2005: Why doesn't Berkshire buy more U.K. companies?
AUDIENCE MEMBER: Hi, this is Peter Webb from London, U.K.
The question I wanted to ask you: I’ve been an investor for many years and done very well following a similar sort of style to yourself. So thank you for that.
The big question I have is —
WARREN BUFFETT: Would you want to quantify that? You can always send us a check. (Laughs)
AUDIENCE MEMBER: But if there’s a deal to be had, maybe we can speak afterwards.
WARREN BUFFETT: OK. (Laughs)
AUIDENCE MEMBER: The question that I have for yourself and Charlie is, over the time I’ve bought many different companies in the U.K. and Europe, and I’ve seen many American value funds buying the same companies, but I see very little activity from Berkshire and its subsidiaries.
And I didn’t know whether that was a reflection on your views on U.K., Europe, and the world. Whether you just see a lack of investment opportunity? Is it outside your sphere of competence? Or is there some other reason that I see less activity from you in Europe?
WARREN BUFFETT: Yeah, it’s a good question. We own, of course, as you know, 80 percent or so of MidAmerican Energy, which has a very large business in the U.K., but that’s an operating business.
As you know, in the U.K. there’s a rule that requires reporting when you own three percent of a company’s stock. And actually, there’s some conditions under which the ownership will be reported even sooner than that three percent.
There’s a provision that — I think if there is an inquiry or anything, that it has to be responded to.
So, if you take a company with a market cap of, you know, £5 billion, if we bought £150 million of it, we would have to report, and that tends to mess up subsequent purchases.
So, we bought stock — we own stock in Diageo, which was Guinness at the time. We’ve owned stock in some other U.K. companies.
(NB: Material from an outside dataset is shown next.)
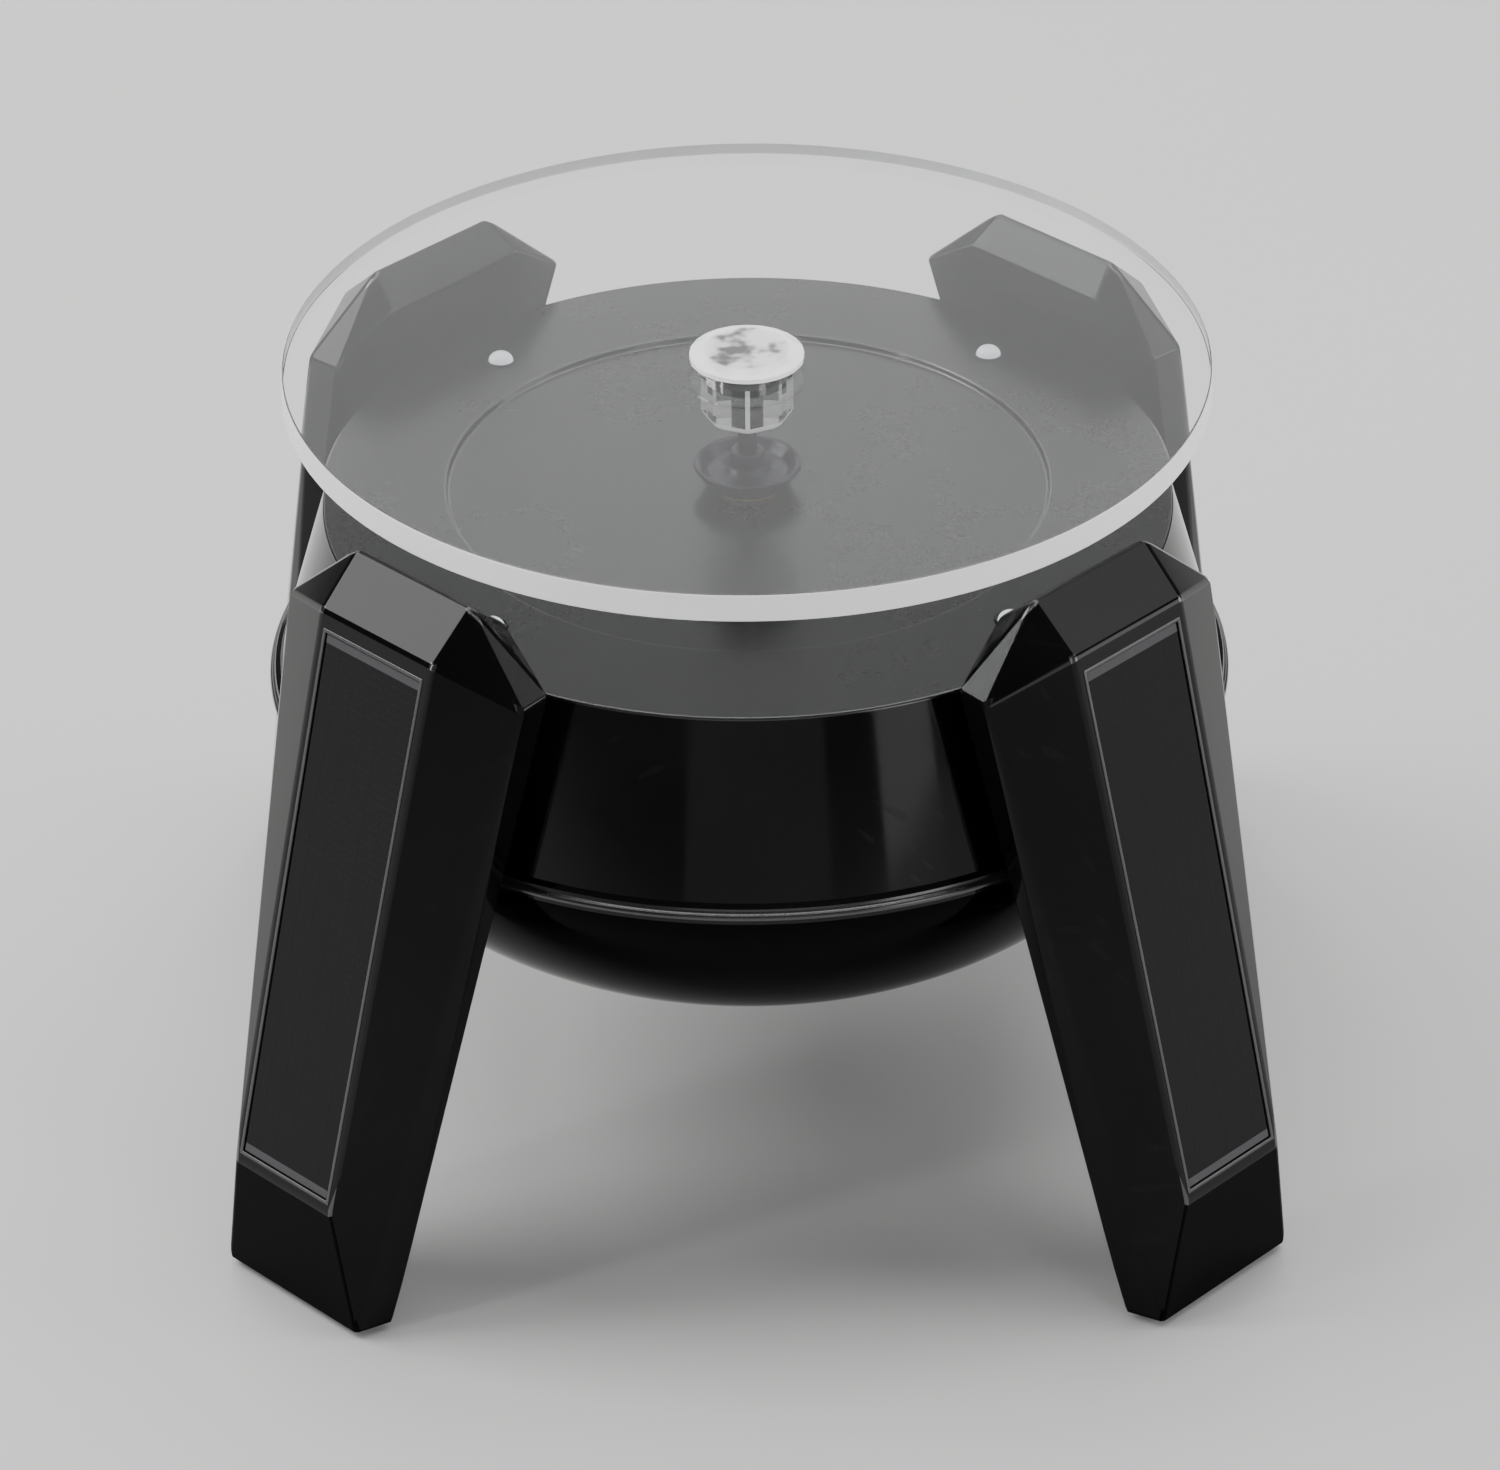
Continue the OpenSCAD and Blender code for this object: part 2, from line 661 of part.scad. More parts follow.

But we’ve thought twice before going over three percent, because of the reporting requirements, and then we’d have to report if we were selling, and all of that.
So that’s a deterrent, but it’s not an overwhelming deterrent. And if we, you know, if we get a chance to buy a significant piece of something that we think is cheap, particularly if we could buy it in one purchase. But there’s a lot of special rules that kick in, over in the U.K., that do not in the United States.
Incidentally, there was something in the Journal the other day that said that we had to report if we bought over five percent of a company within 10 business days in the U.S.
That is not true. That was a mistake in the report. But it is the case in the U.K. that at 3 percent, reporting is triggered.
But there — we would feel very comfortable with lots of U.K. businesses. And, you know, they’d have — it’d be the same criteria we applied over here: a durable competitive advantage, and a management that we like and trust, and a reasonable price.
And we have seen some of those. There was an insurance company in the U.K., a year or so back, that I would very much have liked to have bought, but we couldn’t come to terms on price.
But we have no bias whatsoever against buying businesses in the U.K. And as I say, we’ve — at Yorkshire and Northern Electric, you know, we have a business that, shows in our report, made close to $300 million after-tax.
And actually, considering my views on currency, you know, I would have — I’d give a slight edge to buying something where the earnings would be in sterling in the future, rather than in dollars.
Charlie?
CHARLIE MUNGER: Well, I regard it as kind of amusing that we ended up preferring the currencies of Europe when it’s so much more socialized than the United States is. That’s a queer occurrence.
WARREN BUFFETT: You actually prefer them or not, Charlie? (Laughs)
CHARLIE MUNGER: Well, certainly in recent — over a considerable period of recent months — we’ve actually preferred the currencies of socialized Europe to our own currency.
I just regard that as an odd occurrence for both of us. That wouldn’t have happened.
WARREN BUFFETT: No. Up till three years ago, if I came back from Europe and I had a euro in my pocket I couldn’t wait to run to the bank or someplace. I was afraid it would depreciate before I could get rid of it. But I changed my views a few years ago.
We hope to buy businesses, and stocks, other places in the world. And Charlie mentions the difference in political climate.
One thing: you read about slow growth in Europe and Japan and all those, and it’s true. But usually — but the growth figures that you see are usually not on a per capita basis. And since the population of Europe has been, generally, very little changed, whereas the population of the United States grows one or one- and-a-half percent a year, if you look at growth figures in the United States and somebody says three- and-a-fraction percent, that’s not on a per capita basis.
I mean, you’ve got to — you have to deflate that by the growth in population. Whereas, if you read about the growth in Europe, generally, you’re dealing with a population base that hasn’t changed.
So the differences in growth rate on a per capita basis are not as wide as the headlines would suggest.